Set down exactly the lines from the one with "points = [vertex.co" to the one with "bpy.context.scene.collection.objects.link(empty)", both included, and no line outside that range.

>> start Information shown

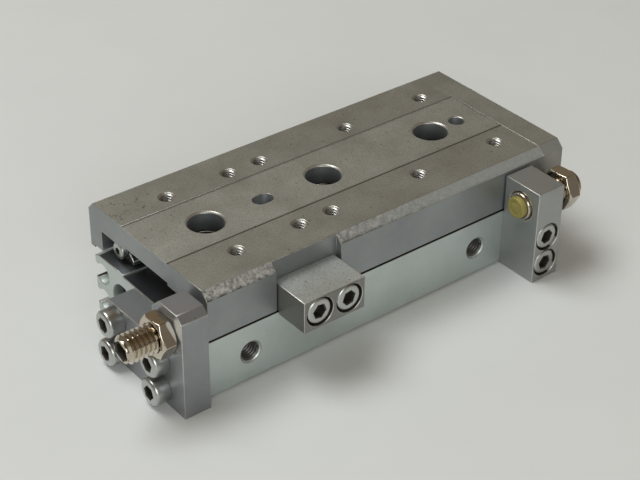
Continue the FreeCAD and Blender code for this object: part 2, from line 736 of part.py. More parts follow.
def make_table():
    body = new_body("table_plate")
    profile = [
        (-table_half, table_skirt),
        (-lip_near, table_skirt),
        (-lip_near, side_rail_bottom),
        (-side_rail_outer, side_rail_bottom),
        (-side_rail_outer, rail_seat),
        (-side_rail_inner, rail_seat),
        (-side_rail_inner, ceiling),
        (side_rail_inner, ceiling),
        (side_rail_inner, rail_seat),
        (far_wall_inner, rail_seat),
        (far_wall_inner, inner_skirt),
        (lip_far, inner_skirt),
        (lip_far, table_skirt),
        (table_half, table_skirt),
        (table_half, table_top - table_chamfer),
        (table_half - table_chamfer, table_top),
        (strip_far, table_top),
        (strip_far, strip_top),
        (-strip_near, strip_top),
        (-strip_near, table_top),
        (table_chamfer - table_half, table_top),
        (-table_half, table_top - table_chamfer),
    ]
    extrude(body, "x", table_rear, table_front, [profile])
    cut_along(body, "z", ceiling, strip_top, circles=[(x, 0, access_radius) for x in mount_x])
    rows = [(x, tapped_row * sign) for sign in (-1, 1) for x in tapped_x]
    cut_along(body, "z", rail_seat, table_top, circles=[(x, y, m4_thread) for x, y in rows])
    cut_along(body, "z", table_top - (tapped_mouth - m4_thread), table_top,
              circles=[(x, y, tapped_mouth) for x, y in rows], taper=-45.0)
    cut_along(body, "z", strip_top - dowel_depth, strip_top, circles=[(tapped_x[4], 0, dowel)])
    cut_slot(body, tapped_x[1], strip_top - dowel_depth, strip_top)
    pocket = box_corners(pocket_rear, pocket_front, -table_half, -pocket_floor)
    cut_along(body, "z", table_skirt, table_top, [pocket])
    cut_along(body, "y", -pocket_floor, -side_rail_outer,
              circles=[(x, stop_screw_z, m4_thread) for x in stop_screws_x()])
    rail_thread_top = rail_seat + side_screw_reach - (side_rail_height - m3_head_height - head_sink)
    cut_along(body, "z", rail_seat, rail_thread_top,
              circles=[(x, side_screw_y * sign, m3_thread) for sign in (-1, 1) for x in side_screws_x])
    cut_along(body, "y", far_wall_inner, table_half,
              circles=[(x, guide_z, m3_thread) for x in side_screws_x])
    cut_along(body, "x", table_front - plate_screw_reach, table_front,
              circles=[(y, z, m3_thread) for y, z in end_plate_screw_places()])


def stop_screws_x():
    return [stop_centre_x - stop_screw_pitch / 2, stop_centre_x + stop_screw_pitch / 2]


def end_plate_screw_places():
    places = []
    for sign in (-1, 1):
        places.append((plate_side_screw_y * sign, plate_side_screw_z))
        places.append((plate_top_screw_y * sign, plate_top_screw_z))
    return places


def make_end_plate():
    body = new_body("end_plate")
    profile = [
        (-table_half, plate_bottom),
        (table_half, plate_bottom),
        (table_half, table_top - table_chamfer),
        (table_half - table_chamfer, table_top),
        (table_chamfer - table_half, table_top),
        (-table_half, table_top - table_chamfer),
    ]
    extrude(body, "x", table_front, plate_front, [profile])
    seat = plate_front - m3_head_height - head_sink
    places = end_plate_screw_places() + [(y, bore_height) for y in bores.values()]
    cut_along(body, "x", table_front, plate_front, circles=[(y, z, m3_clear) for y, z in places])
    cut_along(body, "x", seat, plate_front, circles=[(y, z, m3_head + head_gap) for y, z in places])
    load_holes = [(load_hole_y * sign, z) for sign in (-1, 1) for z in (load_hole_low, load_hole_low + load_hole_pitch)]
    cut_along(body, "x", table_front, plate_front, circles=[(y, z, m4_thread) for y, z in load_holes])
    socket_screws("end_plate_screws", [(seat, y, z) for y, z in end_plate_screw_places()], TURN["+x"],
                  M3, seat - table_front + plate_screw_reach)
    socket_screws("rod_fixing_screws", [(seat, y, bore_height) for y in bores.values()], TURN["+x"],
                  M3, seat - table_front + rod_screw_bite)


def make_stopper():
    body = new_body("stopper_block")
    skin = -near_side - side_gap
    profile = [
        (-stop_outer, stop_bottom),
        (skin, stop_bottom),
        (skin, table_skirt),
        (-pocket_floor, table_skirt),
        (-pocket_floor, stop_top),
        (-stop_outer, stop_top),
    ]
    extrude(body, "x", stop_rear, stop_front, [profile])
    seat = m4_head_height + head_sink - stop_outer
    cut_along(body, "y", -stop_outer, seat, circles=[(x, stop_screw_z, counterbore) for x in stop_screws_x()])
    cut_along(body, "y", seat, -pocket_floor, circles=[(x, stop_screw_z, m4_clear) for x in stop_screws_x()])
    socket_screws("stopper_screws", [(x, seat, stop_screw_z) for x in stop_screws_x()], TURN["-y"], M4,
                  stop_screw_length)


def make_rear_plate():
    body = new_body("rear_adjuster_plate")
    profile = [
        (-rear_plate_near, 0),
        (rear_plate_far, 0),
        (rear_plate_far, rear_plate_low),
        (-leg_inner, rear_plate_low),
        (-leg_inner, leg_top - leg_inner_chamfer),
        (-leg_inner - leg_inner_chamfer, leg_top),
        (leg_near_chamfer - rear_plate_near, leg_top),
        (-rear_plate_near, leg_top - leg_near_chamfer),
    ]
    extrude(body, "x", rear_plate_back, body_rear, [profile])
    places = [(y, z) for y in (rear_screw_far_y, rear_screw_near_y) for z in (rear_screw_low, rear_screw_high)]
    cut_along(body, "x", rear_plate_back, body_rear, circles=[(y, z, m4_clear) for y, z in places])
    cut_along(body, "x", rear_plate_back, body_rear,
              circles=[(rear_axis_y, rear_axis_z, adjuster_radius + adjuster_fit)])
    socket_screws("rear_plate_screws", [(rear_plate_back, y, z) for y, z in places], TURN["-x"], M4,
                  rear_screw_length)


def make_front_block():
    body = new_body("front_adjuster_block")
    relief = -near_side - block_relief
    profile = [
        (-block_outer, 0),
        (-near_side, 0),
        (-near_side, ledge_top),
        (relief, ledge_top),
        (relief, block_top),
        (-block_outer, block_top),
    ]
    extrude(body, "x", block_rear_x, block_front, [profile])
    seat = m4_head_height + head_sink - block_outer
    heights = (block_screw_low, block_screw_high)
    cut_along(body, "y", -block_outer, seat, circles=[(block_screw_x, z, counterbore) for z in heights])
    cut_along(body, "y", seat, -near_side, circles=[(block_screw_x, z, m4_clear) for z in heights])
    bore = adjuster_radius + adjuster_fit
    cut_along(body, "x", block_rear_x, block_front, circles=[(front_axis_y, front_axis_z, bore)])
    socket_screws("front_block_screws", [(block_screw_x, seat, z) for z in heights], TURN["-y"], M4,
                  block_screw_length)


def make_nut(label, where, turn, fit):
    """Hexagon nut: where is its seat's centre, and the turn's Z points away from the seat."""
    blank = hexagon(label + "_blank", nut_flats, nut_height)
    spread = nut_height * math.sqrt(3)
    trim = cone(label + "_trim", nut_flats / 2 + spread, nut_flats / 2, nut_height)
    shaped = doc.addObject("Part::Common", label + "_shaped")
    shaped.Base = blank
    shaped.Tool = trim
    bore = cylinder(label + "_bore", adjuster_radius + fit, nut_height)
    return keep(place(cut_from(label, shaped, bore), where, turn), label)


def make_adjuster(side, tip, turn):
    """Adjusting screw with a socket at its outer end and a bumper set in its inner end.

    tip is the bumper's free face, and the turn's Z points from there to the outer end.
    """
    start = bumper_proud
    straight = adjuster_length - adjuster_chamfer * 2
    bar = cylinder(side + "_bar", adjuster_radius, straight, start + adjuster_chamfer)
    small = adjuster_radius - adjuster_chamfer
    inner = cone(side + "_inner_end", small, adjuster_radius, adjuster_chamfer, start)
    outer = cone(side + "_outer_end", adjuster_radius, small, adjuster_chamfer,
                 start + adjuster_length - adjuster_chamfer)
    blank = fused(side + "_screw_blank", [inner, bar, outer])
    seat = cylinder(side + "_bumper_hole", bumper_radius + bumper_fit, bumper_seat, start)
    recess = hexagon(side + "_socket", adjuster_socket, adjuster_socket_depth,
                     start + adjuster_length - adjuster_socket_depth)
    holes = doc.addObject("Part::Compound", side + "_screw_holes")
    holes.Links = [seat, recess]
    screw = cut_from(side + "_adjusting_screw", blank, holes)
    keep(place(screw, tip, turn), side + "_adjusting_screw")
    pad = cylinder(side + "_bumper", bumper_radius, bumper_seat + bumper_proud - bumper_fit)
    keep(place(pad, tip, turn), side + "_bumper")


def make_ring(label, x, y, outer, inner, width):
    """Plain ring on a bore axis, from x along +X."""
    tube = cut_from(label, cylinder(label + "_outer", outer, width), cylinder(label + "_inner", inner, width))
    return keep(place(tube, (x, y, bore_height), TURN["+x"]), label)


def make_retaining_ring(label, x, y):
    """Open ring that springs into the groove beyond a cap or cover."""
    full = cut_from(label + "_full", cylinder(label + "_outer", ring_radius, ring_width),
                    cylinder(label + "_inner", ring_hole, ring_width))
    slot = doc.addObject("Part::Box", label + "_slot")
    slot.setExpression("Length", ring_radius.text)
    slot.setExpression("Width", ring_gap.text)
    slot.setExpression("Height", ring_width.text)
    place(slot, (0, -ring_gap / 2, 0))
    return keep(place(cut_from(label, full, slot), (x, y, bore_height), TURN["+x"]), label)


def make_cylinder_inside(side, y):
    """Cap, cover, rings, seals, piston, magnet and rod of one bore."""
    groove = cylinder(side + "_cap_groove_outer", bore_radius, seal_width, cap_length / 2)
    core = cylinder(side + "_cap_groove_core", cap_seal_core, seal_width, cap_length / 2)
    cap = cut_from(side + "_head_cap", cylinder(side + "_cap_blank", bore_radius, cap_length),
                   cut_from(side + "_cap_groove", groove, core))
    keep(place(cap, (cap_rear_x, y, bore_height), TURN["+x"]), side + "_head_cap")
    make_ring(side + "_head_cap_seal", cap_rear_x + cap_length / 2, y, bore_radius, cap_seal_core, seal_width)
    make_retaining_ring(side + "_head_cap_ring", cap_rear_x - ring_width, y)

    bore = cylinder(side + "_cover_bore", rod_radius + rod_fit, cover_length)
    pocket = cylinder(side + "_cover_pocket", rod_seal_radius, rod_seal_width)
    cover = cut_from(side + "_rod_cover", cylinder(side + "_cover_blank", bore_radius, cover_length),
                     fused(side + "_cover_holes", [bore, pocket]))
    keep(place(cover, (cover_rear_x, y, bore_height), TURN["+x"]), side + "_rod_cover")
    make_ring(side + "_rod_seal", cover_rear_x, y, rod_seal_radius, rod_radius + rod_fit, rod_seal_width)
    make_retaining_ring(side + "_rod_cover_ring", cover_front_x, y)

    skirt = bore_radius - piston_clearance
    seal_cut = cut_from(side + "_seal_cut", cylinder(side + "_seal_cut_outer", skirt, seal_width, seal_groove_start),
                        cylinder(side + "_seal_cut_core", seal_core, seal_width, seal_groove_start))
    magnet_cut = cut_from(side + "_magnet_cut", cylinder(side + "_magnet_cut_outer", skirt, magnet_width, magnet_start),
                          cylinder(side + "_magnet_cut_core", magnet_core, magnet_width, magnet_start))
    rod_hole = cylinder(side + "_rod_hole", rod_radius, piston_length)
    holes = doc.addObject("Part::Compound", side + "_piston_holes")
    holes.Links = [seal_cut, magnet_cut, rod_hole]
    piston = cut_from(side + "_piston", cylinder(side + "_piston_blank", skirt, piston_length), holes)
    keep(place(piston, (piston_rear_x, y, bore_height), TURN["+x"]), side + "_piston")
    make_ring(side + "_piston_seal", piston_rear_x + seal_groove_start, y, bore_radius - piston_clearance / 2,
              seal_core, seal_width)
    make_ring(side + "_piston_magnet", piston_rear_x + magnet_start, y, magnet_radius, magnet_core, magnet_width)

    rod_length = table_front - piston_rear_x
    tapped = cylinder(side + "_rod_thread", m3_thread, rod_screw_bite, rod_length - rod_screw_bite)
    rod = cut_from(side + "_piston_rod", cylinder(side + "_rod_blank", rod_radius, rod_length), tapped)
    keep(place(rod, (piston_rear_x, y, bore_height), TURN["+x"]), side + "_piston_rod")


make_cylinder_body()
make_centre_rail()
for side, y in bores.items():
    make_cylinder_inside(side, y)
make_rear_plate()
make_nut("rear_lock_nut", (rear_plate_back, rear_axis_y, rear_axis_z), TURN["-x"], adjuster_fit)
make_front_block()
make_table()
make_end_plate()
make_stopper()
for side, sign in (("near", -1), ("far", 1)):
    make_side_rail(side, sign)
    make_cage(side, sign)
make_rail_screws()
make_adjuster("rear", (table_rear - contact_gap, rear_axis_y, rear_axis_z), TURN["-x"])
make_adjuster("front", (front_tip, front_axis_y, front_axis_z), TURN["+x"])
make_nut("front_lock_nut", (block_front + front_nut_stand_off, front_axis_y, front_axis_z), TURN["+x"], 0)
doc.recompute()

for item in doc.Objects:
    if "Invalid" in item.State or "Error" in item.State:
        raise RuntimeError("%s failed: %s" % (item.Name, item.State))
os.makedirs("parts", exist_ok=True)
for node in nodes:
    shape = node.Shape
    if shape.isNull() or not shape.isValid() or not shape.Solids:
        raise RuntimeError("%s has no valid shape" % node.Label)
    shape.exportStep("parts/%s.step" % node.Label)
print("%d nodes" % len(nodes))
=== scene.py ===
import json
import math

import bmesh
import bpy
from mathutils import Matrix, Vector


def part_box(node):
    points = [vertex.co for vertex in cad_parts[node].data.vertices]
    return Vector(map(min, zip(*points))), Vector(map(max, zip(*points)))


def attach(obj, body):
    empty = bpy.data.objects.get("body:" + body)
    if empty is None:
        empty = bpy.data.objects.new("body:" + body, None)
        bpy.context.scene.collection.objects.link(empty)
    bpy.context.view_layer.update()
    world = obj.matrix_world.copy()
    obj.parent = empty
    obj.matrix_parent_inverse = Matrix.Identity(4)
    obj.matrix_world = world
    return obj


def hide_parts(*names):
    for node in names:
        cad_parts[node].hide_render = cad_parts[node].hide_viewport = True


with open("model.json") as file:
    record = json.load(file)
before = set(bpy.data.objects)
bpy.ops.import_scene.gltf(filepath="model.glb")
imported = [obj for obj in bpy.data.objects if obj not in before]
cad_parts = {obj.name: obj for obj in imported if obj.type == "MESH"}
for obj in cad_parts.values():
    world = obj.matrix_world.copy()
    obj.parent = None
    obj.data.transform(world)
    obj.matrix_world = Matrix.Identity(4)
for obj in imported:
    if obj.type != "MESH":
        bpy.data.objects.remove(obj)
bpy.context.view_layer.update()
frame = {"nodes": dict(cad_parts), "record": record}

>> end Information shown

### Written solution
    points = [vertex.co for vertex in cad_parts[node].data.vertices]
    return Vector(map(min, zip(*points))), Vector(map(max, zip(*points)))


def attach(obj, body):
    empty = bpy.data.objects.get("body:" + body)
    if empty is None:
        empty = bpy.data.objects.new("body:" + body, None)
        bpy.context.scene.collection.objects.link(empty)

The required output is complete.